Published online by Cambridge University Press: 08 February 2016
By digitizing the enamel configuration and calculating the overall directional tendencies of the enamel edges in complex equid dental patterns, quantitative changes in functional attributes were traced through a phylogenetic series. Pronounced changes both in the directional emphasis of the enamel edges and in the chewing motion occurred and were interrelated. Two distinct trends were found. From early Eocene to Oligocene, edge alignment became increasingly confined to a single direction, but the teeth retained the phase I and phase II chewing angles characteristic of many primitive herbivorous and omnivorous mammals. The chewing direction in the horizontal plane also remained essentially unchanged. During the Oligocene and the early Miocene, both edge direction and chewing direction remained stable. However, the middle Miocene genus Merychippus represents a stage in which the enamel directional emphasis was lost in transition to a new anteroposterior emphasis, a trend that continued into the late Tertiary equine taxa. Concurrent with this transformation was a loss of all but vestiges of the phase I and II chewing angles in the vertical plane and a shift of the chewing direction in the horizontal plane to an almost transverse movement of the jaw.

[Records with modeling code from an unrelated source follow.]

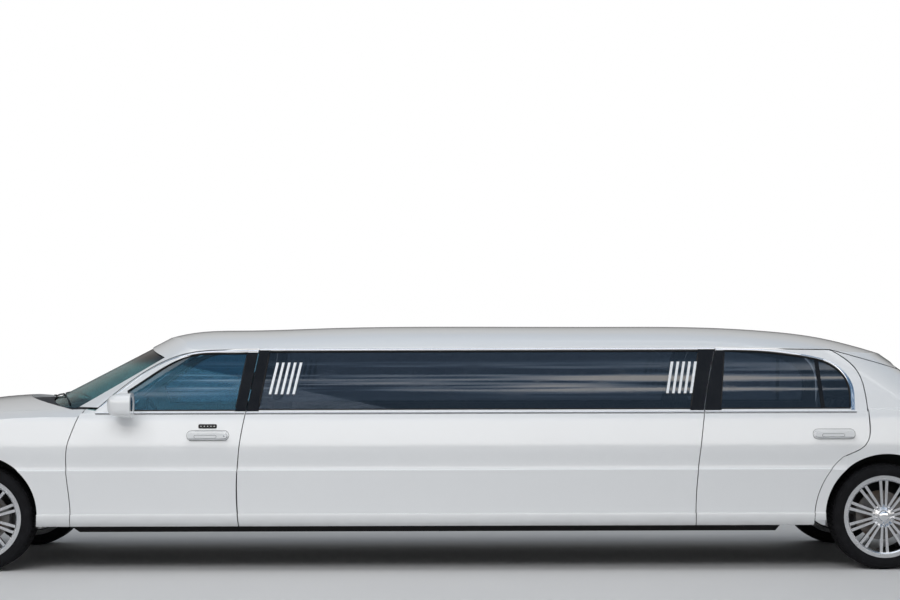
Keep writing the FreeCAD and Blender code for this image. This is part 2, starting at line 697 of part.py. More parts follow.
def firewall_cowl(shells):
    """Wall behind the engine, the windscreen's lower frame and the black cowl under the wipers."""
    x0, x1 = FIREWALL_X - FIREWALL_THICKNESS, FIREWALL_X
    wall = box(x0, x1, -HOOD_SIDE_Y, HOOD_SIDE_Y, FLOOR_Z - FLOOR_THICKNESS, COWL_SHELF_Z - 20)
    head = box(x0, x1, -COWL_SHELF_Y, COWL_SHELF_Y, COWL_SHELF_Z - 20, COWL_SHELF_Z + FLOOR_THICKNESS)
    bore = TUNNEL_HALF_WIDTH - FLOOR_THICKNESS
    wall = wall.cut(box(x0 - 1, x1 + 1, -bore, bore, 0, TUNNEL_TOP_Z - FLOOR_THICKNESS))
    plate = crown(HOOD_TOP, HOOD_EDGE_Y, 24).cut(crown(HOOD_TOP, HOOD_EDGE_Y, 44))
    cowl = plate.common(box(-3060, -2440, -HOOD_SIDE_Y + SEAT_GAP, HOOD_SIDE_Y - SEAT_GAP, 900, 1300))
    under_hood = plan_prism(hood_plan(), 900, 1300, SHUT_GAP)
    cowl = cowl.cut([under_hood, shells.house])
    lip = shells.house_shell.common(box(-3100, -2350, -760, 760, 1030, COWL_LIP_Z))
    lip = lip.cut([front_prism(SCREEN_VIEW, -3200, -1800), under_hood])
    shelf = box(-2980, -2620, -COWL_SHELF_Y, COWL_SHELF_Y, COWL_SHELF_Z, COWL_SHELF_Z + FLOOR_THICKNESS)
    y0, y1 = HOOD_POST_Y
    below_hood = crown(HOOD_TOP, HOOD_EDGE_Y, LID_WALL + SEAT_GAP)
    post = below_hood.common(box(HOOD_POST_X, HOOD_POST_X + y1 - y0, -y1, -y0, COWL_SHELF_Z, 1300))
    door = side_prism(FRONT_DOOR, -FAR, -DOOR_DEEPEST_Y + DOOR_SCREEN_GAP, SHUT_GAP)
    return wall.fuse([head, cowl, lip, shelf, post, mirrored(post)]).cut([door, mirrored(door)])


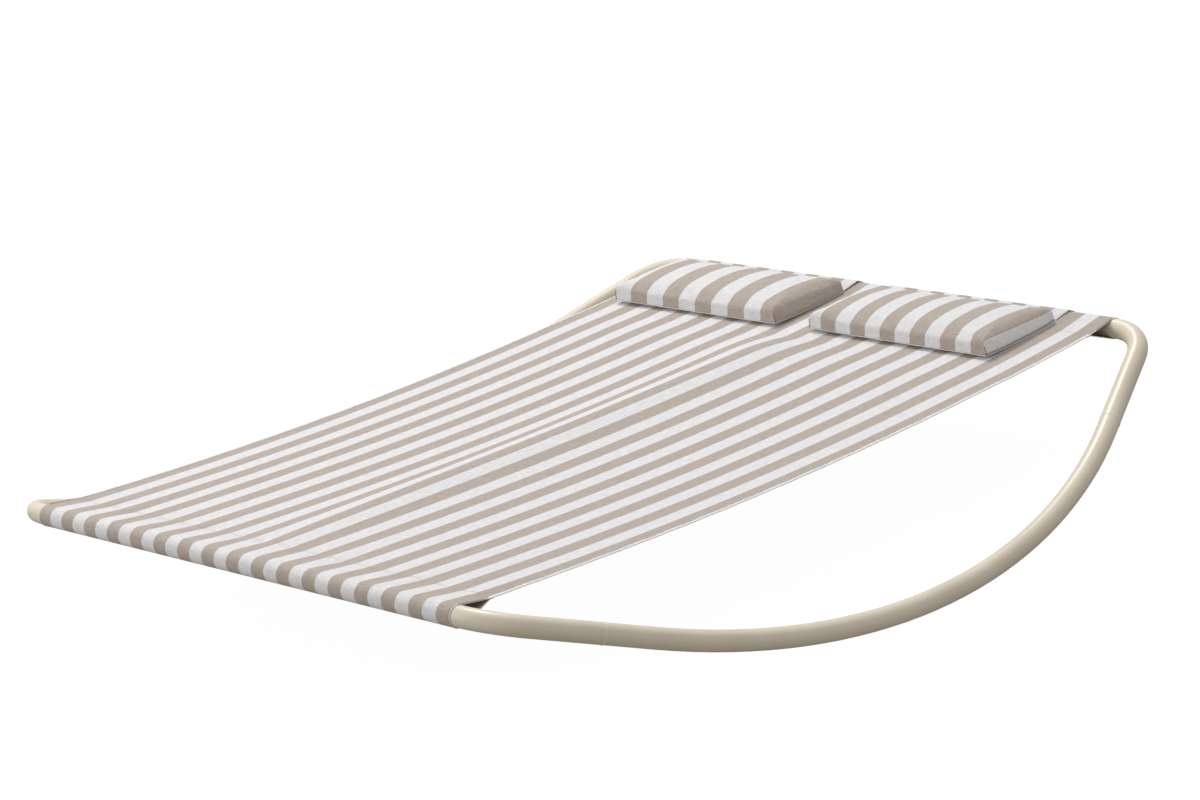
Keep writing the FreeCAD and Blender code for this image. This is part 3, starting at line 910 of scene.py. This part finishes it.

In the Oligocene equids, the edges of the labial cusps did attain perpendicularity to the phase I chewing direction, which was oblique to the horizontal plane, but the chewing direction in the horizontal plane was far from perpendicular to the lingual enamel edge direction because the lingual cusps were configured for efficiency in compressive, not shearing, motion that dominated the phase II surfaces. In the later Tertiary the chewing direction and edges attained essentially a perpendicular relationship, which represents the theoretical optimum for a shearing system. The radical change in edge direction in the Miocene probably occurred as a result of an increase in translative movement (longer glide) between the surfaces, making the lingual edges subject to selection for perpendicularity and flattening of the occlusal surface, resulting in a condition where a single edge direction became optimal for all cusps. The extended chewing stroke translation was perhaps the key event initiating the other changes and would have resulted from increased chewing effort accompanying a shift to a diet of mainly grass. The loss of the dual (shearing and compressive) function of the occlusal surface suggests that the earlier diet may have contained significant proportions of other plant parts, such as fruits, seeds, or tender leaves that might be optimally chewed by compressive movements.